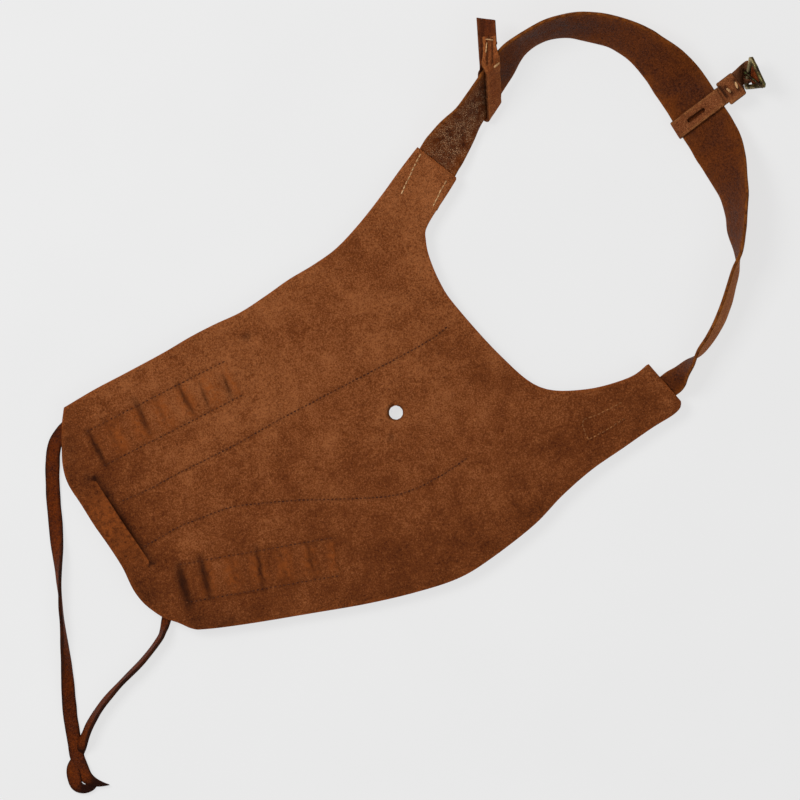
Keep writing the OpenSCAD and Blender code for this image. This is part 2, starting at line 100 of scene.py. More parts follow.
# Each station of a strip's route: X, Y, width, tilt in degrees and lift off the surface
strap_route = [
    (-72, 20.5, 28.8, 0, tab_lift), (-81.5, 31.3, 28.8, 0, tab_lift), (-91, 42.6, 28.9, 0, tab_lift),
    (-94, 46.6, 29, 2, 5.4), (-98, 52.5, 29.2, 18, 4.5), (-104.5, 62.5, 29.5, 37, 3.2),
    (-110.4, 71.9, 29.8, 52.5, 4), (-117.1, 81.9, 29.8, 55, 4.2), (-123.8, 91.8, 29.8, 55, 4.2),
    (-130.5, 101.8, 29.8, 56, 4.1), (-136.8, 111.2, 29.9, 61.5, 3), (-140.6, 120.5, 30.2, 68.5, 1.5),
    (-142.9, 131, 30.6, 71.5, 0.5), (-143.2, 141.5, 31, 70, 0), (-141, 153, 31.3, 66.5, 0),
    (-136.6, 163.2, 31.6, 60.5, 0), (-130, 174.2, 31.9, 56.5, 0), (-123, 182.7, 32.2, 54.5, 0),
    (-113.3, 191.3, 32.6, 48.5, 0.3), (-103.8, 197, 32.9, 42, 0.8), (-92.1, 202.5, 33.3, 28, 1.8),
    (-80.5, 206.4, 33.6, 13, 3), (-72, 208.5, 33.8, 9, 3.8), (-64.1, 209.9, 33.8, 9, 3.8),
    (-56.2, 211.3, 33.8, 9, 3.8), (-48.3, 212.7, 33.8, 9, 3.8), (-40.4, 214.1, 33.8, 10, 3.7),
    (-31, 214.9, 33.7, 17, 2.5), (-21.5, 214.7, 33.3, 32, 1.2), (-9.2, 213.9, 32.8, 48.5, 0.3),
    (1.7, 212.7, 32.2, 60.5, 0), (14.1, 209.1, 31.2, 69.5, 0), (24.5, 205.3, 30.2, 73.5, 0),
    (36.9, 201.4, 29, 86, 0), (46.5, 196, 27.8, 100, 0), (56.7, 188.3, 26.5, 103.5, 0),
    (67, 180.2, 25, 106, 0), (75.3, 172.2, 23.6, 106, 0), (82.9, 162.6, 22, 104, 0),
    (88.3, 153.2, 20.2, 99, 0.5), (92.2, 145.5, 18.8, 76, 1.5), (96, 138, 17.6, 57, 3),
    (98.8, 132.4, 16.8, 25, 4.5), (100.4, 127.8, 16.2, 2, 5.3), (102.6, 119, 16, 0, tab_lift),
    (104.3, 100, 15.8, 0, tab_lift), (106.8, 61, 15.6, 0, tab_lift)]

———

* [Exercise directions]: Restate the listing in full, word for word.

* [Expected answer]:
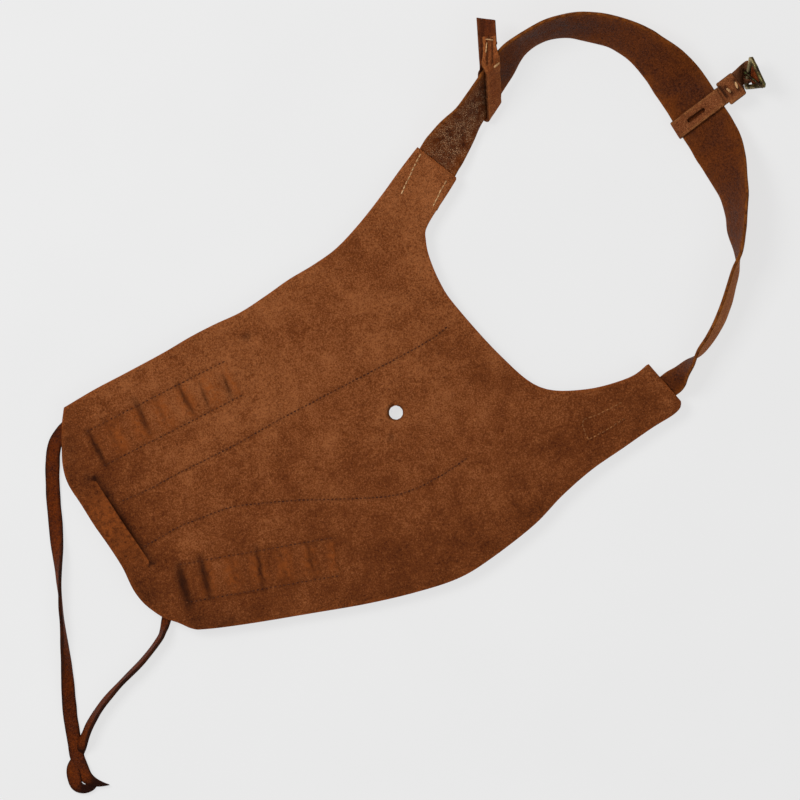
Keep writing the OpenSCAD and Blender code for this image. This is part 2, starting at line 100 of scene.py. More parts follow.
# Each station of a strip's route: X, Y, width, tilt in degrees and lift off the surface
strap_route = [
    (-72, 20.5, 28.8, 0, tab_lift), (-81.5, 31.3, 28.8, 0, tab_lift), (-91, 42.6, 28.9, 0, tab_lift),
    (-94, 46.6, 29, 2, 5.4), (-98, 52.5, 29.2, 18, 4.5), (-104.5, 62.5, 29.5, 37, 3.2),
    (-110.4, 71.9, 29.8, 52.5, 4), (-117.1, 81.9, 29.8, 55, 4.2), (-123.8, 91.8, 29.8, 55, 4.2),
    (-130.5, 101.8, 29.8, 56, 4.1), (-136.8, 111.2, 29.9, 61.5, 3), (-140.6, 120.5, 30.2, 68.5, 1.5),
    (-142.9, 131, 30.6, 71.5, 0.5), (-143.2, 141.5, 31, 70, 0), (-141, 153, 31.3, 66.5, 0),
    (-136.6, 163.2, 31.6, 60.5, 0), (-130, 174.2, 31.9, 56.5, 0), (-123, 182.7, 32.2, 54.5, 0),
    (-113.3, 191.3, 32.6, 48.5, 0.3), (-103.8, 197, 32.9, 42, 0.8), (-92.1, 202.5, 33.3, 28, 1.8),
    (-80.5, 206.4, 33.6, 13, 3), (-72, 208.5, 33.8, 9, 3.8), (-64.1, 209.9, 33.8, 9, 3.8),
    (-56.2, 211.3, 33.8, 9, 3.8), (-48.3, 212.7, 33.8, 9, 3.8), (-40.4, 214.1, 33.8, 10, 3.7),
    (-31, 214.9, 33.7, 17, 2.5), (-21.5, 214.7, 33.3, 32, 1.2), (-9.2, 213.9, 32.8, 48.5, 0.3),
    (1.7, 212.7, 32.2, 60.5, 0), (14.1, 209.1, 31.2, 69.5, 0), (24.5, 205.3, 30.2, 73.5, 0),
    (36.9, 201.4, 29, 86, 0), (46.5, 196, 27.8, 100, 0), (56.7, 188.3, 26.5, 103.5, 0),
    (67, 180.2, 25, 106, 0), (75.3, 172.2, 23.6, 106, 0), (82.9, 162.6, 22, 104, 0),
    (88.3, 153.2, 20.2, 99, 0.5), (92.2, 145.5, 18.8, 76, 1.5), (96, 138, 17.6, 57, 3),
    (98.8, 132.4, 16.8, 25, 4.5), (100.4, 127.8, 16.2, 2, 5.3), (102.6, 119, 16, 0, tab_lift),
    (104.3, 100, 15.8, 0, tab_lift), (106.8, 61, 15.6, 0, tab_lift)]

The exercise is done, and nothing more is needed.